Did you know, friends, that grace has a sound? It really does – a beautiful sound! You know what grace sounds like? It sounds like the popping of bony fingers unclenching and letting go of the stones they’d been holding onto so tightly. It sounds like the soft thud of those stones, one by one, hitting the ground, never to become sand, at least not on this day. And it sounds like the voice of Jesus himself, telling a woman that her accusers had all left, because they had been changed; and that she, in fact, had been changed too.
It is not that justice should not be served. It is not that capital punishment is wrong – or right. The truth of the gospel is this: we all stand accused. We all are broken people. And because of that, we all are infused with God’s amazing grace. And it is that grace – and not our stones – that you and I hold on to with our bare hands. Hanging on for dear life! Because we judge not only others but ourselves. We put ourselves on trial and issue our own sentence – of unmitigated guilt, irreparable regret, permanent brokenness.

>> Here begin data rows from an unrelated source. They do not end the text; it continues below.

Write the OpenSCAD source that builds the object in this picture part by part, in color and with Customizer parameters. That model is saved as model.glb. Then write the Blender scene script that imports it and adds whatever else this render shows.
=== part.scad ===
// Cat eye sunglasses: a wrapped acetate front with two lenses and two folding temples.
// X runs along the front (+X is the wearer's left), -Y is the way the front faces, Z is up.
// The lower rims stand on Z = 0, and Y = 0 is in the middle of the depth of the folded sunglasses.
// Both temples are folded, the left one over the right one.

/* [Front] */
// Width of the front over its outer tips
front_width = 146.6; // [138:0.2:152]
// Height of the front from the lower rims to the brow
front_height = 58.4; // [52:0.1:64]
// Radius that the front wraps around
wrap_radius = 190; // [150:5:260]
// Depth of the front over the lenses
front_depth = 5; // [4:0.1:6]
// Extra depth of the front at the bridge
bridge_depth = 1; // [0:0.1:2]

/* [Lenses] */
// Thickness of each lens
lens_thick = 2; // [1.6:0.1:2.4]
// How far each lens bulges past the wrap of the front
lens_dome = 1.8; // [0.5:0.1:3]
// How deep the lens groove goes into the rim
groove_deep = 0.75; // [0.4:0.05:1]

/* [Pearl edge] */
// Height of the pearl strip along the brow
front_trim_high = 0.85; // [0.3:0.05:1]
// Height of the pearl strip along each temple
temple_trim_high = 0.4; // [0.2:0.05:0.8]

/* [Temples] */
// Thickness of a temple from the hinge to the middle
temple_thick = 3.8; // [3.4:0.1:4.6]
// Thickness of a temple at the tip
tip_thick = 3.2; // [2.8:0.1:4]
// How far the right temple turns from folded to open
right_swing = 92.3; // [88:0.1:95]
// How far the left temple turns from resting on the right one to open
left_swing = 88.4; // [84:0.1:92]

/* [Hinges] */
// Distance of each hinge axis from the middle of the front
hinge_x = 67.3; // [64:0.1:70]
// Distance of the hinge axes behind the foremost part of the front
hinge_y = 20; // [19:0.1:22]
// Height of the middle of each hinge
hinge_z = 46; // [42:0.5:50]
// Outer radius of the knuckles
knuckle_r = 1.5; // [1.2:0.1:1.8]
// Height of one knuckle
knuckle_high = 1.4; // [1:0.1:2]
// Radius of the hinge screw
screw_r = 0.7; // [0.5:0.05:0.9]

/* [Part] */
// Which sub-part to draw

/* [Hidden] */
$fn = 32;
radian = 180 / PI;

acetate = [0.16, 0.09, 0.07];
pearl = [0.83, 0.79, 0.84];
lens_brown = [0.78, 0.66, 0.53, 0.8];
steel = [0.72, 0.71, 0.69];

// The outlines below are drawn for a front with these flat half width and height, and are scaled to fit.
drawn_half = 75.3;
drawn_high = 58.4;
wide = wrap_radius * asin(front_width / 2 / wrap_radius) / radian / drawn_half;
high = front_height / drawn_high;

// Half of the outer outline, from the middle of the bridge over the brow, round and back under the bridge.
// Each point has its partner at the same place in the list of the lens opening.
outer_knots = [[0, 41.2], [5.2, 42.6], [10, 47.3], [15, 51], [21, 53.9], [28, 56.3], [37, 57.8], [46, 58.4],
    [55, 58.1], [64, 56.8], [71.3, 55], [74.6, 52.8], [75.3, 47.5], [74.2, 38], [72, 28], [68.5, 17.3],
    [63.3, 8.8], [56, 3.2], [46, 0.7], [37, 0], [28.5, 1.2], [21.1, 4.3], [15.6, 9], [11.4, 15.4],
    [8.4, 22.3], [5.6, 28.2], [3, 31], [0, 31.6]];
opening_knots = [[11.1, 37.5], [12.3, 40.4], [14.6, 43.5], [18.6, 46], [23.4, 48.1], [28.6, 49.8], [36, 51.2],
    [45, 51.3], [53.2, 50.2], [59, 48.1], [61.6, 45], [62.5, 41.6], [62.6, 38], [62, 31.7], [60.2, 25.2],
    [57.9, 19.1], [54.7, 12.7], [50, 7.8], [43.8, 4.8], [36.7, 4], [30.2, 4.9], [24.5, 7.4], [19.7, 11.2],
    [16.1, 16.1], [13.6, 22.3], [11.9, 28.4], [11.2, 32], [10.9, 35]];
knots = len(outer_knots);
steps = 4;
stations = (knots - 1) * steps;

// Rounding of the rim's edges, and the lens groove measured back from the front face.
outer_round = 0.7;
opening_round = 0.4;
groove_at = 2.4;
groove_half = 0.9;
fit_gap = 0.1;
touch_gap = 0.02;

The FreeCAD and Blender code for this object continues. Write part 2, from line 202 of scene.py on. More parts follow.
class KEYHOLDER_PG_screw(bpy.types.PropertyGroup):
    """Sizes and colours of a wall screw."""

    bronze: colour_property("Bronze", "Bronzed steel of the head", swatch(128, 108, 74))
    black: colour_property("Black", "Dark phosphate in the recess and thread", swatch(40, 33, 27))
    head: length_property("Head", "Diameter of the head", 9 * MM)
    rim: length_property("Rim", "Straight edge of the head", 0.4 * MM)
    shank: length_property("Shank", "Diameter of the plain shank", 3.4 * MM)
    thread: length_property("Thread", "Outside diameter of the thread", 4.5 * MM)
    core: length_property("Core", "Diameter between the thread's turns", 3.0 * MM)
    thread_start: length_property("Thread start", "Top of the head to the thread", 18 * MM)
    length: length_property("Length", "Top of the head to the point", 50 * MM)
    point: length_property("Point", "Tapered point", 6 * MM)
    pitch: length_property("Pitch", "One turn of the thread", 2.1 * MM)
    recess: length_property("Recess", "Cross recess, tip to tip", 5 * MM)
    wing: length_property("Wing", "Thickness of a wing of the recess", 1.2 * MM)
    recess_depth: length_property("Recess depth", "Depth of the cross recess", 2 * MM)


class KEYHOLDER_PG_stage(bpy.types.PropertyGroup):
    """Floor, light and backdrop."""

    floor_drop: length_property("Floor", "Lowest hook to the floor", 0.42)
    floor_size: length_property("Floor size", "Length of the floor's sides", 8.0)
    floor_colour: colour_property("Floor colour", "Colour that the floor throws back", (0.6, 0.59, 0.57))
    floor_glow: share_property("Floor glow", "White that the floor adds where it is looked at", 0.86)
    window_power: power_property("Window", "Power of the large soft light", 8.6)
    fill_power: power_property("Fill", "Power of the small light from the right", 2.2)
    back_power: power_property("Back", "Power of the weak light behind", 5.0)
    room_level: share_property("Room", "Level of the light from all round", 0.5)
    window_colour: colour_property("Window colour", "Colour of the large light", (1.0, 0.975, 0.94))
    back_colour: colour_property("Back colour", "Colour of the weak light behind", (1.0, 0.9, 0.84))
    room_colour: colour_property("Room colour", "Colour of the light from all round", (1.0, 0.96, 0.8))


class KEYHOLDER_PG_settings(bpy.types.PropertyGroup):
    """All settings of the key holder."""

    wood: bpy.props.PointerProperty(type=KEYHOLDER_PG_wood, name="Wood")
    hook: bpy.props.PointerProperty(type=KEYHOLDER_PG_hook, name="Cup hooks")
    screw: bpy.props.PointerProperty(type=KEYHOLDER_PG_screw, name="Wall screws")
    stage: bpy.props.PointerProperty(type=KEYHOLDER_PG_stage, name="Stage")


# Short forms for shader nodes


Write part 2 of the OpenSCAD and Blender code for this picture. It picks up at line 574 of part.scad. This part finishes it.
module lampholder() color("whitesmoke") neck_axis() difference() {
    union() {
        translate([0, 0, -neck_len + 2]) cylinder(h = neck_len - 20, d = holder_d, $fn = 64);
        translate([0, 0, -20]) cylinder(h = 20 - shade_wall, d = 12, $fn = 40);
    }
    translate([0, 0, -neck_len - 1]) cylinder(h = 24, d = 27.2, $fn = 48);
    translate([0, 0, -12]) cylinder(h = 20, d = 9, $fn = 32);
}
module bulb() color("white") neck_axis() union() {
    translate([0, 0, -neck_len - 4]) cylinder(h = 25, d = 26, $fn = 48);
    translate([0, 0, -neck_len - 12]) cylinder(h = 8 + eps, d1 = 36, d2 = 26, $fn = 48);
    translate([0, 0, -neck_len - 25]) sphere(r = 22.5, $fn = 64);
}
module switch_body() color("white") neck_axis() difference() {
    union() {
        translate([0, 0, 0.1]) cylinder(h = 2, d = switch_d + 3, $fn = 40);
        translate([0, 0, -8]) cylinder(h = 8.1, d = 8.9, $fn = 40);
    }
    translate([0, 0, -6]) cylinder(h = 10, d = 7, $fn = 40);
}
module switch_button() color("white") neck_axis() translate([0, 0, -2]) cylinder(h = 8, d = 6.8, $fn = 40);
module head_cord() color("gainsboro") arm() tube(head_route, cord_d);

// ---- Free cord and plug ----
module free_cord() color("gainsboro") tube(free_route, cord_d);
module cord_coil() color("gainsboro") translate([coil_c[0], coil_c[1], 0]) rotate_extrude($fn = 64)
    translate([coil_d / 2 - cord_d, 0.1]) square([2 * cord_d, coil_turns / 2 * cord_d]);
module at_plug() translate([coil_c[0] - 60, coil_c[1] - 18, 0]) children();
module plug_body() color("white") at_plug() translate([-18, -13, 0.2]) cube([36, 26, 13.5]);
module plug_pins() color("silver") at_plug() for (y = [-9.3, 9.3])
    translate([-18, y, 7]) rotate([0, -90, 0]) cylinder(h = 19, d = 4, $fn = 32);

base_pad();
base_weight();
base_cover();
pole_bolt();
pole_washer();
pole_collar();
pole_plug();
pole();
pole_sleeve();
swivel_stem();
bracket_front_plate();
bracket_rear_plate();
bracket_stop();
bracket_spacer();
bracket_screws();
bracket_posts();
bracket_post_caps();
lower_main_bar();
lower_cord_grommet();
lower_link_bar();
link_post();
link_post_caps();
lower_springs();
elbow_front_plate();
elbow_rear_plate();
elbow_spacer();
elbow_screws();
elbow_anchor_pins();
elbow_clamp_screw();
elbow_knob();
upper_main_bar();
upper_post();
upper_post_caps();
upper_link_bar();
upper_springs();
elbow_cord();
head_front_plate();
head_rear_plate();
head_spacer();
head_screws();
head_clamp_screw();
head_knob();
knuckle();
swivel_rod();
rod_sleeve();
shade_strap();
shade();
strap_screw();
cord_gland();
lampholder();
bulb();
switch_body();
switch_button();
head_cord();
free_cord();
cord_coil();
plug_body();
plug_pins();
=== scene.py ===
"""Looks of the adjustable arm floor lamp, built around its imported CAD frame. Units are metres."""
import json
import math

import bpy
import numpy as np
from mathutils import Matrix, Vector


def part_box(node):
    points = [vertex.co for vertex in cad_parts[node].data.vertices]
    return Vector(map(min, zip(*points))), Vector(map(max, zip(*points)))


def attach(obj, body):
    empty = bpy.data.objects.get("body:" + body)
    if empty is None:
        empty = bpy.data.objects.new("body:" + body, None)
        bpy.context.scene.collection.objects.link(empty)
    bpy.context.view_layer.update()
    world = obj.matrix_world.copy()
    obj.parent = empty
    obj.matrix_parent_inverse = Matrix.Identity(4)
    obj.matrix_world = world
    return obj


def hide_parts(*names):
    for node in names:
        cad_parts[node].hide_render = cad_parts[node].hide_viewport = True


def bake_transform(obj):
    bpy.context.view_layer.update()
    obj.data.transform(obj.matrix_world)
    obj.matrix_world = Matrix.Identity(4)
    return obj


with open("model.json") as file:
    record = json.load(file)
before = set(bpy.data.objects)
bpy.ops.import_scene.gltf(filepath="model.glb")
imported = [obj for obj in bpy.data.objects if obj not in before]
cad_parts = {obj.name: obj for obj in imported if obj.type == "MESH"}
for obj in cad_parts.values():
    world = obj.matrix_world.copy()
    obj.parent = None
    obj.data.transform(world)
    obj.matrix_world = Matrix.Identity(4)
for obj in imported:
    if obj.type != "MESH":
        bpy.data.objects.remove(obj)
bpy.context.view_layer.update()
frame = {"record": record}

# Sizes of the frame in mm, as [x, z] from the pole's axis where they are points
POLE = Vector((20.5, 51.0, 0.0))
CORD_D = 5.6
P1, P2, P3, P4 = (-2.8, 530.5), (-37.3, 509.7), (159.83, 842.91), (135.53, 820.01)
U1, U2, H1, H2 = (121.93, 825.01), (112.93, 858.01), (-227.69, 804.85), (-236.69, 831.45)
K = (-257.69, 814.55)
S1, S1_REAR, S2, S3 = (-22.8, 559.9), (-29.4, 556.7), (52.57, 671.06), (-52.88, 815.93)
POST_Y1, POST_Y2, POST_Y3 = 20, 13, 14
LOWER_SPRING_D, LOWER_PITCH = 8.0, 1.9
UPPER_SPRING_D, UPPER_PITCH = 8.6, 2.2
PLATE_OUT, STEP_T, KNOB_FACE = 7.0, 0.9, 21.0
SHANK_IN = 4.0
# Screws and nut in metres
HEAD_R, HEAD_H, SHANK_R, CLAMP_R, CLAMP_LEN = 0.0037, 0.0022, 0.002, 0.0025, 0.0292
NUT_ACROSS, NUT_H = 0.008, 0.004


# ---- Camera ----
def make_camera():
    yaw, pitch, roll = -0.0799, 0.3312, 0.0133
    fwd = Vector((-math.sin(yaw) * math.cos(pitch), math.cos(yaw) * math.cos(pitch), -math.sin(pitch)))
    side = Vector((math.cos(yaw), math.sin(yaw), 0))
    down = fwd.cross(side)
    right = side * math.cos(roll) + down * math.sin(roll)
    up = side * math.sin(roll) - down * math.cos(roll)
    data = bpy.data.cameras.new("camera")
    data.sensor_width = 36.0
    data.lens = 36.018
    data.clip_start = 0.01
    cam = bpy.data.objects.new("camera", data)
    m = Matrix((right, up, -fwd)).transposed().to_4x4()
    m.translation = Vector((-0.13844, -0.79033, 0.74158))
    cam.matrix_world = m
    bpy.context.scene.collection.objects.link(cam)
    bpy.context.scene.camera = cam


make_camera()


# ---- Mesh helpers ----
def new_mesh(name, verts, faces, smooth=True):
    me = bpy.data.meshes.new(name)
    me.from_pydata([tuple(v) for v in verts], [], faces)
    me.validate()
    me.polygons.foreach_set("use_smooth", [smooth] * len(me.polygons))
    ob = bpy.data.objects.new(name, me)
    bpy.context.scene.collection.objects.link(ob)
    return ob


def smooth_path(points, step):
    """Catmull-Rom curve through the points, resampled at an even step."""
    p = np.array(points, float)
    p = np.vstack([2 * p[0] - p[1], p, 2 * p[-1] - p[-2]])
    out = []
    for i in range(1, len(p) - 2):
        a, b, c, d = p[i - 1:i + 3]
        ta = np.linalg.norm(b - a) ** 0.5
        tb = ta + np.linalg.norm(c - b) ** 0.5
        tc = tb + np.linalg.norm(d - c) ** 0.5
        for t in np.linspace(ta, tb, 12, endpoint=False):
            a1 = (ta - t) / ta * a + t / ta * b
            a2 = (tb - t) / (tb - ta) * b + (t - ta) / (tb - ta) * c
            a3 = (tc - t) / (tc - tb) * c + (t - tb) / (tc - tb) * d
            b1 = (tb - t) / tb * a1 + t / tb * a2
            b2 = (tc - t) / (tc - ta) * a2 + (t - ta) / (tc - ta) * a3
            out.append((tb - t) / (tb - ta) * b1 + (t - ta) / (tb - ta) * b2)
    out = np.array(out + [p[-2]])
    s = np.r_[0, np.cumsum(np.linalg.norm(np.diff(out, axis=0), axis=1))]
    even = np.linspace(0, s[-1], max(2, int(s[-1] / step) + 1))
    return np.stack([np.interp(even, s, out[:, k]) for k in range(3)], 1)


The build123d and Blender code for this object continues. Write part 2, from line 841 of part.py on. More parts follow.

Grace simply will not let us do that anymore. Grace will not let us cast stones and pummel rock into sand. Grace releases the burden of justice from us and returns it where it should be – in the hands of a wonderful God, who never throws stones, but only loves. So that when Jesus says to us, “Go and sin no more,” it is not a threat. It’s an invitation. It’s a promise. And for that promise, and in the name of the Father and Son and Holy Spirit, thanks be to God. AMEN.